Gyanvapi Mosque Case
Welcome to Drishti Judiciary - Powered by Drishti IAS


Home / Editorial

Constitutional Law

Gyanvapi Mosque Case

    «    »

Source: Indian Express


In a significant ruling, the Allahabad High Court has upheld the right of Hindus to continue offering worship in the southern cellar of the Gyanvapi mosque, dismissing an appeal by the Anjuman Intezamia Masjid Committee against the Varanasi district court's initial decision. This verdict marks a historical moment in the ongoing dispute over the religious character of the mosque, underscoring the principles of religious freedom and coexistence.

What is the History of Gyanvapi Case?

  • The roots of the Gyanvapi mosque dispute trace back to a suit filed by the Vyas family in September 2023, asserting their ownership of the cellar known as 'Vyasji ka tehkhana'.
  • They claimed possession of the property since 1551, with a history of routine prayers until the 1993 Uttar Pradesh government order, which barred religious activities in the cellar. The Varanasi District Court's ruling on January 31, permitting worship in the cellar, intensified the legal battle.
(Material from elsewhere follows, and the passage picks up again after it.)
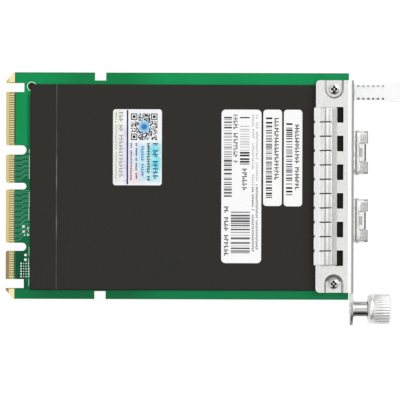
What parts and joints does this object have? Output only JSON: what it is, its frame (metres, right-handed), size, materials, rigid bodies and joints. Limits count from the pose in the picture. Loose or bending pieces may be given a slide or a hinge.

What were the Legal Arguments and Counterarguments on Gyanvapi Matter?

  • Mosque Committee:
    • The mosque committee contested the district court's decision, citing the 1937 Deen Mohammed case formally known as Deen Mohammad v. Secretary of State (1936), which declared the mosque as Hanafi Muslim Waqf property.
    • Mosque committee also argued that the Places of Worship (Special Provisions) Act, 1991, preserved the religious character of places of worship as of 15th August 1947, making the court's findings in Deen Mohammed definitive.
  • Vyas Family:
    • In contrast, the Vyas family leveraged the absence of their involvement in the Deen Mohammed case, highlighting a map submitted by the Secretary of State for India, which delineated the cellar.
    • They contended that the state's order infringed upon their religious rights and altered the religious character of the tehkhana.

What are the Implications of the Verdict of Allahabad High Court?

  • The Allahabad High Court's interim ruling acknowledges the prima facie evidence of the Vyas family's continuous possession of the tehkhana until 1993.
  • It condemns the state government's actions since 1993, characterizing the restraint on religious practices as a sustained injustice.
  • This verdict not only safeguards the rights of Hindus to worship in the tehkhana but also raises broader questions about religious freedom and property rights.
  • It prompts reflection on the delicate balance between preserving historical religious sites and respecting the rights of all religious communities.

What can be an Easy Way Forward in Gyanvapi Case?

  • As the legal battle continues, it is imperative for all parties to prioritize dialogue and mutual understanding.
  • Respect for diverse religious traditions and adherence to constitutional principles should guide the resolution of such contentious disputes.
  • Collaborative efforts, grounded in empathy and respect, offer the most viable path forward in fostering communal harmony and social cohesion.
  • The religious battle must walk through the legal way like several other disputes concerning religion in Ram Janmabhoomi Case, Sabarimala Case and Triple Talaq Dispute.


The Gyanvapi mosque dispute serves as a microcosm of broader societal challenges surrounding religious pluralism and identity. The Allahabad High Court's verdict underscores the importance of upholding the fundamental rights of all citizens, irrespective of religious affiliation.